If Foo and Bar are sufficiently complex as to make testing them via Baz too hard, they probably don’t belong where they are. In practice, I find it is very rare to require making anything complex public for testing purposes. More often I need something simple (eg to test if I really did add/remove an item from that private collection)
> Which functions are "too simple to test?"
Most constructors. Getters and setters on properties that are like this:
public int Stuff
{
get { return stuff;}
set {stuff = value;}
}
I’m going to assume the compiler works as advertised without me writing tests to confirm it.
I might not test your Foo and Bar routines. How complicated can they be with only 1 integer input and no use of any state?
In classes that delegate responsibility to other classes (eg that use Strategy, or DI), it’s quite common to have methods that just pass through parameters or function calls, eg
public Money CalculatePay()
{
return payObject.CalculatePay();
}
There’s no point testing that, really.
Often, such routines actually get exercised somewhere else (like constructors do, for example), so the code is called. But it’s too simple to bother writing a separate test for.
I’m very keen on unit testing and have been for many years now. I use TDD a lot. But I don’t believe in 100% coverage with unit tests alone.
And I have never believed that exercising every possible input (or output) value is necessary.
The quantity of boundary conditions is not the question. The question is whether you can be assured of hitting them or not. But when the state of the instance is an argument to a private method, you cannot be assured of anything.
The "too simple to test" question was rhetorical, since the function that you asserted was "too simple to test" turned out to be incorrectly specified.
> The quantity of boundary conditions is
> not the question. The question is
> whether you can be assured of hitting
> them or not.
When the number of boundary conditions is zero then the questions are equivalent. Testing every possible input will presumably test all boundary conditions, but is hardly an efficient method to do it, since the number of boundary conditions is typically very small (single digits). And like I said, there are times you don’t bother, as the boundary conditions are just silly.
> But when the state of the instance is an
> argument to a private method, you
> cannot be assured of anything.
Of course you can, otherwise private methods would be too dangerous to use.

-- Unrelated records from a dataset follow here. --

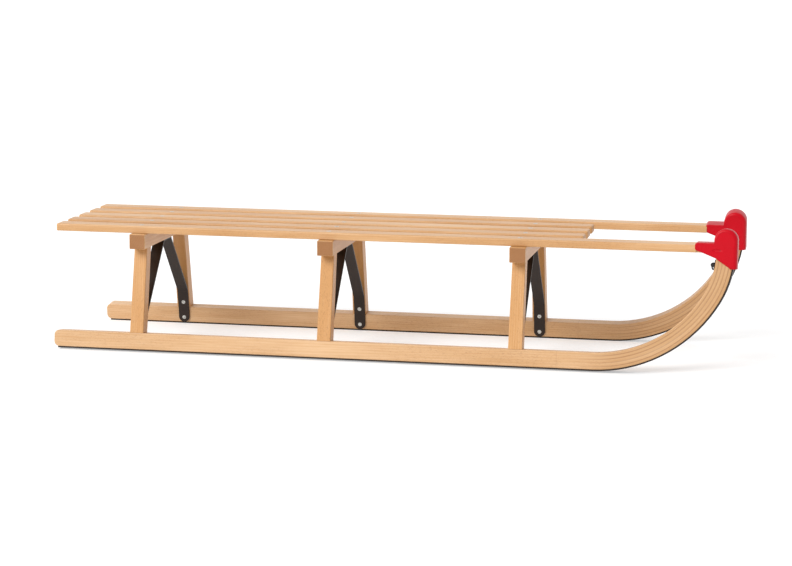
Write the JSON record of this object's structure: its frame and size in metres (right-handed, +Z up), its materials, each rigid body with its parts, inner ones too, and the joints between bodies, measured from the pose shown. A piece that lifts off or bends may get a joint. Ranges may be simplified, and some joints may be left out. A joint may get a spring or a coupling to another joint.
{
  "type": "wooden toboggan",
  "caption": "Slatted wooden toboggan on bent beech runners with steel soles, splayed legs braced by flat steel struts, and red plastic caps on the horns.",
  "frame": {"origin": "on the ground under the middle of the toboggan's bounding box", "axes": "+X from the tail to the horns, +Y to the rider's left, +Z up"},
  "size_m": [1.2, 0.321, 0.2502],
  "materials": {
    "runner_beech": "clear lacquered beech",
    "veneer_beech": "glued beech veneer, darker at the glue lines",
    "slat_beech": "clear lacquered beech",
    "trestle_beech": "clear lacquered beech",
    "black_steel": "black stoved enamel on flat steel",
    "zinc_screw": "bright zinc plate",
    "black_screw": "black zinc plate",
    "red_plastic": "moulded, satin gloss",
    "black_clip": "moulded nylon",
    "black_cord": "braided polyester"
  },
  "bodies": {
    "root": {"cap_screws": "black_screw", "centre_slat": "slat_beech", "cord": "black_cord", "front_crossbar": "trestle_beech", "front_left_leg": "trestle_beech", "front_right_leg": "trestle_beech", "front_strut": "black_steel", "horn_screws": "zinc_screw", "left_bend_veneers": "veneer_beech", "left_cord_knot": "black_cord", "left_cord_saddle": "black_clip", "left_horn_cap": "red_plastic", "left_inner_slat": "slat_beech", "left_outer_slat": "slat_beech", "left_runner": "runner_beech", "left_sole_screws": "zinc_screw", "left_sole_strip": "black_steel", "middle_crossbar": "trestle_beech", "middle_left_leg": "trestle_beech", "middle_right_leg": "trestle_beech", "middle_strut": "black_steel", "rear_crossbar": "trestle_beech", "rear_left_leg": "trestle_beech", "rear_right_leg": "trestle_beech", "rear_strut": "black_steel", "right_bend_veneers": "veneer_beech", "right_cord_knot": "black_cord", "right_cord_saddle": "black_clip", "right_horn_cap": "red_plastic", "right_inner_slat": "slat_beech", "right_outer_slat": "slat_beech", "right_runner": "runner_beech", "right_sole_screws": "zinc_screw", "right_sole_strip": "black_steel", "saddle_screws": "black_screw", "slat_screws": "zinc_screw", "strut_crossbar_screws": "zinc_screw", "strut_leg_screws": "zinc_screw", "strut_runner_screws": "zinc_screw"}
  },
  "joints": []
}
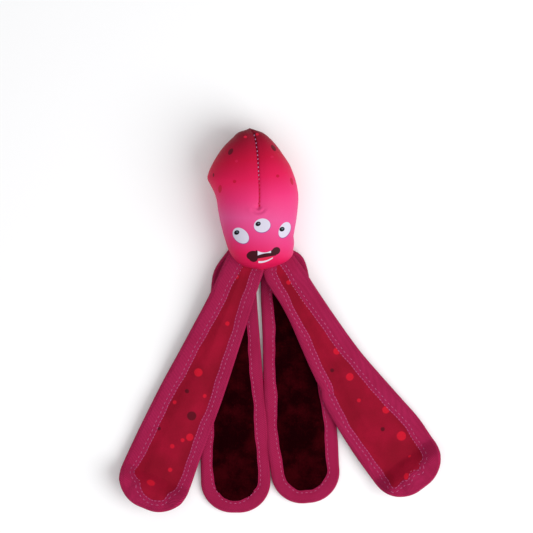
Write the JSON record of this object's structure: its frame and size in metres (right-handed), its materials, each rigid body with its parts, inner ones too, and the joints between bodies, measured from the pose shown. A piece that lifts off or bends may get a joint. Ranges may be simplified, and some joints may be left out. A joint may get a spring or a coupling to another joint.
{
  "type": "soft tentacled dog toy",
  "caption": "Stuffed three-eyed monster head with a squeaker, and flat bound cloth arms with crackle film that flap up and curl.",
  "frame": {"origin": "middle of the patch that the back of the head rests on", "axes": "+Z out of the face, +Y towards the crown, arms run towards -Y, +X to the right as seen looking down on the face"},
  "size_m": [0.2341, 0.2795, 0.0494],
  "materials": {
    "printed_stretch": "printed smooth stretch polyester, satin",
    "printed_panel": "printed plain-weave polyester, matt",
    "velour": "short-pile velour",
    "binding_tape": "twill-woven polyester tape, matt",
    "thread": "polyester sewing thread",
    "pale_thread": "pale lilac sewing thread",
    "crackle_film": "thin clear crackle film",
    "fibre_fill": "polyester fibre fill",
    "squeaker_plastic": "soft natural plastic"
  },
  "bodies": {
    "head": {"head_front_panel": "printed_stretch", "head_back_panel": "printed_stretch", "head_base_panel": "printed_stretch", "head_side_seam_thread": "thread", "head_dart_thread": "pale_thread", "head_stuffing": "fibre_fill", "squeaker_cup": "squeaker_plastic", "squeaker_whistle": "squeaker_plastic", "squeaker_reed": "squeaker_plastic", "front_left_root": "binding_tape", "front_right_root": "binding_tape", "back_left_root": "binding_tape", "back_right_root": "binding_tape"},
    "squeaker_dome": {"squeaker_dome": "squeaker_plastic"},
    "front_left_upper": {"front_left_upper_printed_panel": "printed_panel", "front_left_upper_velour_panel": "velour", "front_left_upper_crackle_film": "crackle_film", "front_left_upper_binding": "binding_tape", "front_left_upper_thread": "thread"},
    "front_left_lower": {"front_left_lower_printed_panel": "printed_panel", "front_left_lower_velour_panel": "velour", "front_left_lower_crackle_film": "crackle_film", "front_left_lower_binding": "binding_tape", "front_left_lower_thread": "thread"},
    "front_right_upper": {"front_right_upper_printed_panel": "printed_panel", "front_right_upper_velour_panel": "velour", "front_right_upper_crackle_film": "crackle_film", "front_right_upper_binding": "binding_tape", "front_right_upper_thread": "thread"},
    "front_right_lower": {"front_right_lower_printed_panel": "printed_panel", "front_right_lower_velour_panel": "velour", "front_right_lower_crackle_film": "crackle_film", "front_right_lower_binding": "binding_tape", "front_right_lower_thread": "thread"},
    "back_left_upper": {"back_left_upper_printed_panel": "printed_panel", "back_left_upper_velour_panel": "velour", "back_left_upper_crackle_film": "crackle_film", "back_left_upper_binding": "binding_tape", "back_left_upper_thread": "thread"},
    "back_left_lower": {"back_left_lower_printed_panel": "printed_panel", "back_left_lower_velour_panel": "velour", "back_left_lower_crackle_film": "crackle_film", "back_left_lower_binding": "binding_tape", "back_left_lower_thread": "thread"},
    "back_right_upper": {"back_right_upper_printed_panel": "printed_panel", "back_right_upper_velour_panel": "velour", "back_right_upper_crackle_film": "crackle_film", "back_right_upper_binding": "binding_tape", "back_right_upper_thread": "thread"},
    "back_right_lower": {"back_right_lower_printed_panel": "printed_panel", "back_right_lower_velour_panel": "velour", "back_right_lower_crackle_film": "crackle_film", "back_right_lower_binding": "binding_tape", "back_right_lower_thread": "thread"}
  },
  "joints": [
    {"name": "squeeze", "type": "slide", "parent": "head", "child": "squeaker_dome", "axis": [0, 0, -1], "range_m": [0, 0.006], "stiffness_N_per_m": 400, "deforming": ["head_stuffing", "head_front_panel"]},
    {"name": "front_left_flap", "type": "hinge", "parent": "head", "child": "front_left_upper", "pos_m": [0, -0.05104, 0.016], "axis": [-1, 0, 0], "range_deg": [0, 95]},
    {"name": "front_left_curl", "type": "hinge", "parent": "front_left_upper", "child": "front_left_lower", "pos_m": [0, -0.131, 0.0067], "axis": [-1, 0, 0], "range_deg": [0, 90]},
    {"name": "front_right_flap", "type": "hinge", "parent": "head", "child": "front_right_upper", "pos_m": [0, -0.05104, 0.016], "axis": [-1, 0, 0], "range_deg": [0, 95]},
    {"name": "front_right_curl", "type": "hinge", "parent": "front_right_upper", "child": "front_right_lower", "pos_m": [0, -0.131, 0.0067], "axis": [-1, 0, 0], "range_deg": [0, 90]},
    {"name": "back_left_flap", "type": "hinge", "parent": "head", "child": "back_left_upper", "pos_m": [0, -0.046, 0.0021], "axis": [-1, 0, 0], "range_deg": [0, 47.5]},
    {"name": "back_left_curl", "type": "hinge", "parent": "back_left_upper", "child": "back_left_lower", "pos_m": [0, -0.1925, 0.0021], "axis": [-1, 0, 0], "range_deg": [0, 90]},
    {"name": "back_right_flap", "type": "hinge", "parent": "head", "child": "back_right_upper", "pos_m": [0, -0.046, 0.0021], "axis": [-1, 0, 0], "range_deg": [0, 47.5]},
    {"name": "back_right_curl", "type": "hinge", "parent": "back_right_upper", "child": "back_right_lower", "pos_m": [0, -0.1925, 0.0021], "axis": [-1, 0, 0], "range_deg": [0, 90]}
  ],
  "couplings": [
    {"joint": "back_left_flap", "follows": "front_left_flap", "ratio": 0.5},
    {"joint": "back_right_flap", "follows": "front_right_flap", "ratio": 0.5}
  ]
}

Also, if the public methods do not fully exercise private methods, then there is an argument that there is not really any need to test the unused code paths of the private methods.
> The "too simple to test" question was
> rhetorical, since the function that you
> asserted was "too simple to test"
> turned out to be incorrectly specified.
Eh? What specification are you talking about?
IMO there are functions too simple to be worth testing. I listed some of them. I’m not sure how that makes the question rhetorical.
If there are not boundary conditions, then just substitute "useful test cases." The point is precisely the same; when state is used as an argument, you have little control over the test conditions.
I don’t agree that private methods would be "too dangerous to use" whenever "state is an argument." To the contrary, they are quite useful whenever, well, you need to deal with state. A trivial example is a property getter or setter. A more complex example might call a number of (tested!) functions, passing the state along.
Finally, the specification I referred to was the one in your comment, namely that Foo "can also throw an exception for sufficiently large a." This is demonstrably incorrect.
I feel like we’re going in circles here, and getting away from the original point, namely that testing is by itself a valid use case. I don’t know of any discipline of engineering where this isn’t true. Circuit boards will have test ports built into them. Bridges have expansion points with settings to attach a caliper to check dynamic behavior. In high-energy physics, detectors use a variety of calibration signals in order to check the values returned. We should not pretend that this is somehow less valid than the use case the end-user wants to complete.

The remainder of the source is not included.